Doyle: “The lesson is anytime you’re coaching kids, you never make a decision to use strategy to impair the integrity of the game. You follow that principle and you’re going to be fine.” Mr. Doyle, don’t you think a result where the team that scores the most runs loses by forfeit “impairs the integrity of the game”? I sure do, and I’ll bet everyone in the stands that day would agree with me. The Little League rule that requires a player to bat at least once, while laudable in many ways, also impairs the integrity of the game (and it isn’t “natural” either, Mr. Lapchick). Following Doyle’s version of integrity in this case wouldn’t make everything “fine” at all: a victory overturned after the fact, victimized kids, a traumatized player, the inferior team advancing, a rule broken. That’s “fine”? Fine for whom?

Interestingly, Coach Place later said, without elaborating, that he could have accomplished his goal in a more subtle way, and he was correct. For example, he could have had all his players play out of position; a non-pitcher struggling to get a ball over the plate, his slowest players in the outfield, his weakest arms at third and short. Presumably playing an inferior team wouldn’t offend Lapchick’s definition of “natural” or Doyle’s version of “integrity,” which shows how shallow their analysis went. (Lest this sound too harsh, I should note that it is likely that neither of the ethicists were given much time to consider their opinions, and I think their AP quotes reflect that.) I regard this as a cosmetic difference only, what lawyers call “a distinction without a difference.”

He also could have waited to see if such strategies became unnecessary as a result of New Hampshire scoring a run without assistance. But the only way to make certain that his team would avoid a forfeit was to be proactive. Or so it seemed at the time. He was proactive, and his team still forfeited. Still, his plan was not unethical

What about the conduct of the New Hampshire coach? Easy call: unethical:

  • His actions were aimed at ensuring that the rule would be broken, not followed.
  • He was ensuring that a young player would not get the opportunity to bat, which his own League had decreed was crucial.
  • He was asking his players to lose the game, while Place was seeking only to extend the game…a critical difference.
  • By doing the above, he was attempting to advance in the tournament through forfeit rather than merit, thus exploiting a technicality in a contest that is supposed to be a measure of skill.
  • His instructions to his team constituted an effort to block a colleague’s good faith attempt to avoid breaking a rule for the good of his team and the league.
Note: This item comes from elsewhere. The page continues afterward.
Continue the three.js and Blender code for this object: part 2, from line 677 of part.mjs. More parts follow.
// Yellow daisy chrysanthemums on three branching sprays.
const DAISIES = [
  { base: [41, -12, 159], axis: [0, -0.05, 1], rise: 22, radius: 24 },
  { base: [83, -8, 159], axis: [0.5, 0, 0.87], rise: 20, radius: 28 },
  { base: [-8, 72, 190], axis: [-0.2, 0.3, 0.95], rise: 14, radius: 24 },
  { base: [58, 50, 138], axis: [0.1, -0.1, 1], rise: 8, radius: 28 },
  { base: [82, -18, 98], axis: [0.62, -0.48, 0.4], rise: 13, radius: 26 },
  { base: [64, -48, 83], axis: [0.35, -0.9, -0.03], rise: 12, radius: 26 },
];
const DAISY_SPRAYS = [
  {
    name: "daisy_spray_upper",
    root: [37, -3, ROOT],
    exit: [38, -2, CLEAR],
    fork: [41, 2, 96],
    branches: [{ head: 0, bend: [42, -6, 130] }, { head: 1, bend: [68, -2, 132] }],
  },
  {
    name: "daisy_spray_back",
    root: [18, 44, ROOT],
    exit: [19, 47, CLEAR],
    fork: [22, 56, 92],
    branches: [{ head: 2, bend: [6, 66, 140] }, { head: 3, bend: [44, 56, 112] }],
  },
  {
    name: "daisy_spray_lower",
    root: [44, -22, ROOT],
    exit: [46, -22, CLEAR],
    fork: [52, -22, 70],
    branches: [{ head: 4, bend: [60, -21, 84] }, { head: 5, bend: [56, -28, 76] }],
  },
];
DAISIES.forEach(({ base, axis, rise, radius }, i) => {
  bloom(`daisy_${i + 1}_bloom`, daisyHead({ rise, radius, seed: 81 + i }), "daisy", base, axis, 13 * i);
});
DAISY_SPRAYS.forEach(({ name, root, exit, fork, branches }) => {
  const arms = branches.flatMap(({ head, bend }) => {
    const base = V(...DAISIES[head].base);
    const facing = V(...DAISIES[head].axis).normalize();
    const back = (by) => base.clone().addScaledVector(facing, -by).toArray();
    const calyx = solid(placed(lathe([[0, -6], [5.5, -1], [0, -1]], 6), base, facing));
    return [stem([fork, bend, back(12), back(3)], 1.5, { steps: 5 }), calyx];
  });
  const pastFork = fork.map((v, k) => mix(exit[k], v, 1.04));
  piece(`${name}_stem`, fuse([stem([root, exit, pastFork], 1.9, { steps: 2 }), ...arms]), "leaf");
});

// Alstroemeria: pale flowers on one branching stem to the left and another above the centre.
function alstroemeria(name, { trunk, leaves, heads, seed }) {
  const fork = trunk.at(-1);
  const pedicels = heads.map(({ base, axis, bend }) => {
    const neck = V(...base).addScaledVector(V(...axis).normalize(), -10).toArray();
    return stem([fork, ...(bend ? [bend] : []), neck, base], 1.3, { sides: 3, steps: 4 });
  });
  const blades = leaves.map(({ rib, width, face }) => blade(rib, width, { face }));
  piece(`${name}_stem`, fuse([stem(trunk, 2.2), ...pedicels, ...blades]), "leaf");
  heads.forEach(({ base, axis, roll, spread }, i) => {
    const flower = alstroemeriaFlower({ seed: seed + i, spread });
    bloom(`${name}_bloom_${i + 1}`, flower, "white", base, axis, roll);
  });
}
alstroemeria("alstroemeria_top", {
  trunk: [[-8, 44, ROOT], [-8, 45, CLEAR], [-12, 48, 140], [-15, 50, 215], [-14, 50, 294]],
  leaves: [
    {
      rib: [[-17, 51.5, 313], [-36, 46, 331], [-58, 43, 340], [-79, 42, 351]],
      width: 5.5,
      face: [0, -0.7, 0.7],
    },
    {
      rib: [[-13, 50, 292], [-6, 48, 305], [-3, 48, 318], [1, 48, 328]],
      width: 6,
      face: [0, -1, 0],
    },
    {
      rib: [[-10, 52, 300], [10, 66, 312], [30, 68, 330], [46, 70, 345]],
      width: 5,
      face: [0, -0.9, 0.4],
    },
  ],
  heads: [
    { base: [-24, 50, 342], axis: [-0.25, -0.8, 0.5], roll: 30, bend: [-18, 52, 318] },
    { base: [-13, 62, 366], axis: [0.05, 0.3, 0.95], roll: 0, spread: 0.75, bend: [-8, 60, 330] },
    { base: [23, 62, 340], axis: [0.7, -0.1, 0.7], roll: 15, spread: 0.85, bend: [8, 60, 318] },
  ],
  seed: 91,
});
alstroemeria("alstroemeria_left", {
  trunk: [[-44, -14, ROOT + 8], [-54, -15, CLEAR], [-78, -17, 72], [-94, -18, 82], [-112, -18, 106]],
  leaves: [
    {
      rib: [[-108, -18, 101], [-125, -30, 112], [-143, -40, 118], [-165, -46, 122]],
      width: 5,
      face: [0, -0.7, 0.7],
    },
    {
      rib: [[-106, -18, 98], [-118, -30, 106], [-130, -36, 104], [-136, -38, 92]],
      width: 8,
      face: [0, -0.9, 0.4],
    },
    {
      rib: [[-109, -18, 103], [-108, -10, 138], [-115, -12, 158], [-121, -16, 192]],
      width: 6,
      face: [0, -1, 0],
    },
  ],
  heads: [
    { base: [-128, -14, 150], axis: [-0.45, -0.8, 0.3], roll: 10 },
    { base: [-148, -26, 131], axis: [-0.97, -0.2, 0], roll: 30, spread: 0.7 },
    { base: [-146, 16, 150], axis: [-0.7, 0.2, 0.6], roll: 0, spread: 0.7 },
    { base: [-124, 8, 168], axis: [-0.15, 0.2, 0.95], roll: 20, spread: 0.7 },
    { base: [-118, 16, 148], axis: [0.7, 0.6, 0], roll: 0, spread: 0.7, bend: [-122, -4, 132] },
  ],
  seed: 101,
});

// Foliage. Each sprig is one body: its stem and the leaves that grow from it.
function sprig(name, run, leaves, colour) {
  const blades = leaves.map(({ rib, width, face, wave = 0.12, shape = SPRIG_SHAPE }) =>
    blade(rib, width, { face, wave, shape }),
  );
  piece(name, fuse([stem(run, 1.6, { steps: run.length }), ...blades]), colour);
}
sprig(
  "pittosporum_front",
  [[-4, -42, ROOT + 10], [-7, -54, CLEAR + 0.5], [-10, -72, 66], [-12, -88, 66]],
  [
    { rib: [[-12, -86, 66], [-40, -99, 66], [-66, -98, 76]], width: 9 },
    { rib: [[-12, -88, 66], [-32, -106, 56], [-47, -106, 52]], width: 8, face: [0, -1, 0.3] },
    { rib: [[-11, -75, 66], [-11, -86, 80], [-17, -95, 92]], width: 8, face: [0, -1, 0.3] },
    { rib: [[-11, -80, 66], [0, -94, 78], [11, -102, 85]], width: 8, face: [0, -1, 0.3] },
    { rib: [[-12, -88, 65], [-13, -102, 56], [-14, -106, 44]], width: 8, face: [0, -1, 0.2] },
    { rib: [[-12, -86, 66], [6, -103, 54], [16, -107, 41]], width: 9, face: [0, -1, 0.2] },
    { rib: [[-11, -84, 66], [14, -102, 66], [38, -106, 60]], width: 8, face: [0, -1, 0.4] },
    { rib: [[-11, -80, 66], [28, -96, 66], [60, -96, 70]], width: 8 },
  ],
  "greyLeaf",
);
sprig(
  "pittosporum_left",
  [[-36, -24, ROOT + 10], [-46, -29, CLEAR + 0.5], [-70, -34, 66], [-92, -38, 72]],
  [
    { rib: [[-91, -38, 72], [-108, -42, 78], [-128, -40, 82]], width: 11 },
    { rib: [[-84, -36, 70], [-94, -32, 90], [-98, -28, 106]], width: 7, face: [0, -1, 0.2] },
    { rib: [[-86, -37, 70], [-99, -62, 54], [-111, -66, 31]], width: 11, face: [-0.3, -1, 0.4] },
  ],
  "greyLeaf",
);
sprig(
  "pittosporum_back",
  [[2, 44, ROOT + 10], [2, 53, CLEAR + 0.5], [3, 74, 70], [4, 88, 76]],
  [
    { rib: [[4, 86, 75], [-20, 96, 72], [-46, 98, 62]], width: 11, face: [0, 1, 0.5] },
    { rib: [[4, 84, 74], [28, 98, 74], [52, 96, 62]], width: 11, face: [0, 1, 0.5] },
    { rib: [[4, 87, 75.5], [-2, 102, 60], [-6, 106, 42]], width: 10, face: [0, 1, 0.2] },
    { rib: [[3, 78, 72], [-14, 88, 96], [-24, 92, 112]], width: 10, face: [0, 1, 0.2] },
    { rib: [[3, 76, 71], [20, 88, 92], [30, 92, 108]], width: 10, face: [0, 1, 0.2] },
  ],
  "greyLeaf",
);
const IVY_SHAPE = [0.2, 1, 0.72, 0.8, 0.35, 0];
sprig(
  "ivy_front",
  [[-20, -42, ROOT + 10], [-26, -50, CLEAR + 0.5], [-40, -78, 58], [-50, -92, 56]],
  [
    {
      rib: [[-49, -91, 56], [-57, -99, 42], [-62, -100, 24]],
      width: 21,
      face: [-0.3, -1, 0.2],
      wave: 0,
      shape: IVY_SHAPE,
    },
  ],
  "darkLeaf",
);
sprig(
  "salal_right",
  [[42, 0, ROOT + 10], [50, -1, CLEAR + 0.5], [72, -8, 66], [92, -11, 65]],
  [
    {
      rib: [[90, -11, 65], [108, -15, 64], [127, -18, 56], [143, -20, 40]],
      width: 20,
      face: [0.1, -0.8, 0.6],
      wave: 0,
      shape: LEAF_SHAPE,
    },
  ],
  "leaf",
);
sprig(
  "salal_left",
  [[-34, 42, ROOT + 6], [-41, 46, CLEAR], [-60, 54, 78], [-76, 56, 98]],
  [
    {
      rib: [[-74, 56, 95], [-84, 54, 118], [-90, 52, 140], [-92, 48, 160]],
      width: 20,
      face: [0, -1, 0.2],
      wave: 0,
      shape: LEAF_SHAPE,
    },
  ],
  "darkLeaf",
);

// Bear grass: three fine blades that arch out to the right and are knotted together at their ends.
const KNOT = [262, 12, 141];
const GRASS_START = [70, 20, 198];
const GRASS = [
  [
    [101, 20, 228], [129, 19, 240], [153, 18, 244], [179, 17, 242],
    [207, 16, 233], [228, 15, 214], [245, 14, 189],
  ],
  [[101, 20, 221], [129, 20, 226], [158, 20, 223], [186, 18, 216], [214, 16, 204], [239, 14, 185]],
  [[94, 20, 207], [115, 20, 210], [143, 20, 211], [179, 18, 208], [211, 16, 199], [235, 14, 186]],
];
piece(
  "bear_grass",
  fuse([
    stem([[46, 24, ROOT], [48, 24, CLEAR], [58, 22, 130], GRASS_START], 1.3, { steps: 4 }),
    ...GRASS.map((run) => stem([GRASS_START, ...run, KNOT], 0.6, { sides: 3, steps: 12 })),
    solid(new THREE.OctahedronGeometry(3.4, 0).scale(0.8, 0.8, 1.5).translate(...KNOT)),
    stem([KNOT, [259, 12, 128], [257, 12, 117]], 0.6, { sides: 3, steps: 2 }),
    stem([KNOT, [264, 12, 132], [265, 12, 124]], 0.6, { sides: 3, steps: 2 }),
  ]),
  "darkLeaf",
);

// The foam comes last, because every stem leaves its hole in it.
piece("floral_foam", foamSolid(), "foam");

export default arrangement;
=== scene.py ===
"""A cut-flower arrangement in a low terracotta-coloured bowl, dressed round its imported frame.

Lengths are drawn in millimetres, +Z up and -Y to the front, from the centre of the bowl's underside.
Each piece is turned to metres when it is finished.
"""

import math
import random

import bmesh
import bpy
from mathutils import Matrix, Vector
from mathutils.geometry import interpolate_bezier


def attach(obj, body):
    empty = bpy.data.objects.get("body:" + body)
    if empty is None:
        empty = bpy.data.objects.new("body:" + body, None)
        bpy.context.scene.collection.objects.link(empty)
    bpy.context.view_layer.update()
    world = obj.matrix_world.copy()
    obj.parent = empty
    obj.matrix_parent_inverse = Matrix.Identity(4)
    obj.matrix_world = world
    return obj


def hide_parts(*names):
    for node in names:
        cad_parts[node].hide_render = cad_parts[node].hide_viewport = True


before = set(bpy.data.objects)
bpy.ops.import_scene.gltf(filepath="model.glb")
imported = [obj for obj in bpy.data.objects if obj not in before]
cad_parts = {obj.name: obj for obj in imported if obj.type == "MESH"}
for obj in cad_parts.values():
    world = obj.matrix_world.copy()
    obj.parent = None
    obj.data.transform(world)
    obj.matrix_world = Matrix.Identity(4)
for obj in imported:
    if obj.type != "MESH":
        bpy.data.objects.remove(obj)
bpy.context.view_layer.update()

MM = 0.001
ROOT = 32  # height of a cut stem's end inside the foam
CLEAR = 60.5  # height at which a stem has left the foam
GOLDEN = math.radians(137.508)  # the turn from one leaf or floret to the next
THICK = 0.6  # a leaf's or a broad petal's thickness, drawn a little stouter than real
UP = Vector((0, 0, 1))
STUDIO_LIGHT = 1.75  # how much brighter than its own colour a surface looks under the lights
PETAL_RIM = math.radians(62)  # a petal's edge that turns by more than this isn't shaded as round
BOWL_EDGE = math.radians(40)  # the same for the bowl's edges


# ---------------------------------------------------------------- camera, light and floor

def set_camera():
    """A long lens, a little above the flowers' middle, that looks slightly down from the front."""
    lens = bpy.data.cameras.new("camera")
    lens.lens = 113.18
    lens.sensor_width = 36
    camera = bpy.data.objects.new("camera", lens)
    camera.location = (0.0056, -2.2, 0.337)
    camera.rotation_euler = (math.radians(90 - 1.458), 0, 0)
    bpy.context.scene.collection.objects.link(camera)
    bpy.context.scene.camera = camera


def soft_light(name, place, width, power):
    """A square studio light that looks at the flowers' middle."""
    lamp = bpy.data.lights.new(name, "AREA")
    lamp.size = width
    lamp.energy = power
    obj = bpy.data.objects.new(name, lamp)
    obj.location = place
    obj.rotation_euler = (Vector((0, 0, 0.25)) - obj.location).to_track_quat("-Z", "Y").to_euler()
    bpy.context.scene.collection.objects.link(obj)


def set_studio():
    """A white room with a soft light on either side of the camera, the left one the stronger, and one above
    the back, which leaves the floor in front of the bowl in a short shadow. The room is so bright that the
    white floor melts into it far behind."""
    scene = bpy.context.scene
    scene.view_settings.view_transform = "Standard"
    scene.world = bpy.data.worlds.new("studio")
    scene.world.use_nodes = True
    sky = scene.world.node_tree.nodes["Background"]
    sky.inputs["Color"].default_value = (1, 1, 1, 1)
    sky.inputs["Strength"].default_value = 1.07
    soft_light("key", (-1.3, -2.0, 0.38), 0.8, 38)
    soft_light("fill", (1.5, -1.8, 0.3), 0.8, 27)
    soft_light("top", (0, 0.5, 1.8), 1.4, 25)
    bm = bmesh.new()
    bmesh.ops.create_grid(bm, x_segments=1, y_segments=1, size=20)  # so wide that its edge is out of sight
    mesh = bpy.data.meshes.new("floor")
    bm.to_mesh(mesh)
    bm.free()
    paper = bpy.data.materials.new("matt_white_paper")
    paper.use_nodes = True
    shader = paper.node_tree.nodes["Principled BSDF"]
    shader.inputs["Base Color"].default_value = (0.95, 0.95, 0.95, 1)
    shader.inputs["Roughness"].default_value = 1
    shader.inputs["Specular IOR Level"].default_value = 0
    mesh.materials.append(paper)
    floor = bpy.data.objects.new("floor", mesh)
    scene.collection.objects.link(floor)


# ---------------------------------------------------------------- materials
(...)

McCauley could have reacted to Place’s desperate strategy by having his team play it straight, and either win the game by scoring as many runs as possible in the sixth inning or by proving its superiority by winning in extra innings. He wasn’t willing to take that chance, and preferred to win by forfeit. That’s bad sportsmanship. It violates the spirit of the Little League Pledge. And he was trying to lose the game.

So whose conduct was unethical?

The  answer is 2. McCauley, the New Hampshire coach.

3 thoughts on “Baseball Season Opener Special: The Little League Baseball Ethics Challenge

  1. I was all set to blame the rules committee for creating a set of rules that allowed such a situation to occur, by not analyzing the “corner cases” for such a possibility, but then I did the math: 9 runs + 5 innings X 3 outs, is at minimum 24 times at bat.

    Unless the team had 25 players, Coach Place had opportunity to allow Adam Bentley a chance at bat and therefore failed to properly plan the player rotation, for which Coach Place is solely responsible.

    His strategy after that error was reasonable and no different than a sacrifice fly, it was just moving forward from where they were, within the rule structure of the game, to a win.

    If there was an ethical failing on his part, it was in the original mistake, not the strategy for dealing with it.

  2. Seems to me that the umpires should have permitted the home half of the inning to occur regardless of score. It’s not fair that one coach got 6 innings to fulfill his batting requirements while the other coach only got 5.

    Other than that, McCauley should have forced Place to load the bases and walk a run in and then start batting aggressively to run the score as much as possible.